La eterna meada de Quevedo
Aquella noche después de hablar con Elena en el hostal no pude dejar de imaginar a Quevedo meando en cualquier esquina de la calle del codo. Estoy seguro de que me dormí con una sonrisa en la boca y con Quevedo en la mente. Al día siguiente salí del hostal a las siete de la mañana. Hacia un frio que pelaba, y lo digo yo que soy vasco. No había ni un alma por la calle y la luz del día empezaba a desafiar el brillo de la luna. Bajaba por la cuesta de la calle del espejo hacia la plaza de Isabel II cuando me percaté de un tipo arrimado a un árbol. Mi primer pensamiento fue que igual estaba mareado y había buscado apoyo en el arbolillo. Según me fui acercando vi que estaba meando mientras miraba el teléfono móvil. No se inmutó por mi presencia y al terminar se subió la bragueta para seguir calle abajo.
El fantasma de Quevedo
Llevaba los cuellos de una chaqueta de pana negra subidos hasta las orejas, y vestía los pantalones vaqueros bastante flojos a pesar de ser regordete. Un tipo normal si no fuese porque le renqueaba la pata derecha y que iba borracho un martes a las siete de la mañana. Yo caminaba detrás a un par de metros y los efluvios a vino agriado me hicieron acelerar el paso. El tipo venía de fiesta y llevaba una cogorza de tres pares. Me acordé de Quevedo y sus juergas nocturnas en el Madrid del siglo XVI, y justo en ese momento se dio la vuelta y nuestras miradas se cruzaron. Una mata de pelo rizado le caía sobre su pronunciada frente. No llevaba gafas ni Quevedos y sus ojos vidriosos mostraban un aire desafiante. La rigidez y el brillo de su bigote recordaba la dureza del acero. Era un tipo pequeño, pero al erguirse adoptó una postura digna a pesar de su gran borrachera. Aquel era el porte de un hombre que conoce su valía.

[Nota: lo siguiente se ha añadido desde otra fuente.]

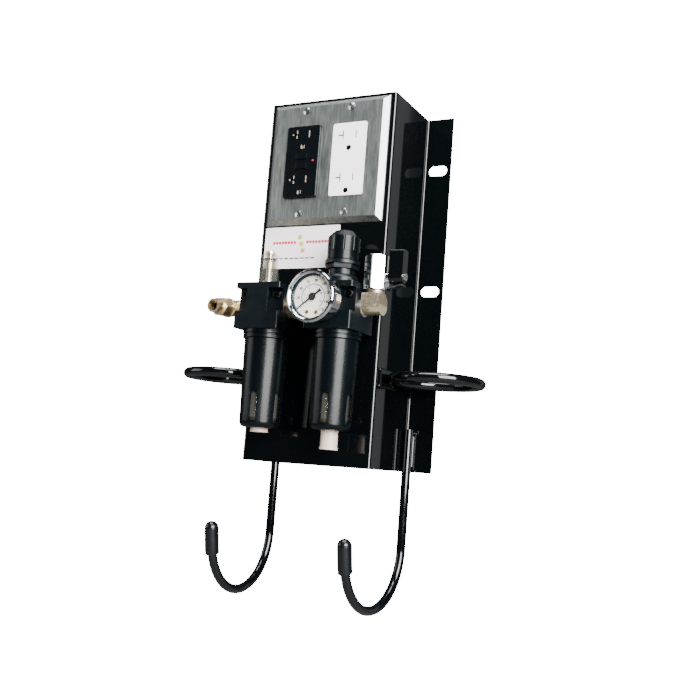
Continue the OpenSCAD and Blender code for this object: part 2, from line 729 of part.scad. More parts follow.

—Buenos días caballero— dije con voz indecisa como si hubiese visto un fantasma. Me sonrió y un destello de luz iluminó su rostro. Los primeros rayos de sol caían sobre Madrid. Se apartó para que yo continuase mi camino. Tan solo caminé unos metros, pero por mi mente se sucedieron mil pensamientos. Me di la vuelta para volver a observarle, pero ya no estaba allí. Se había esfumado como un espíritu. El espíritu perdido de Francisco de Quevedo y Villegas.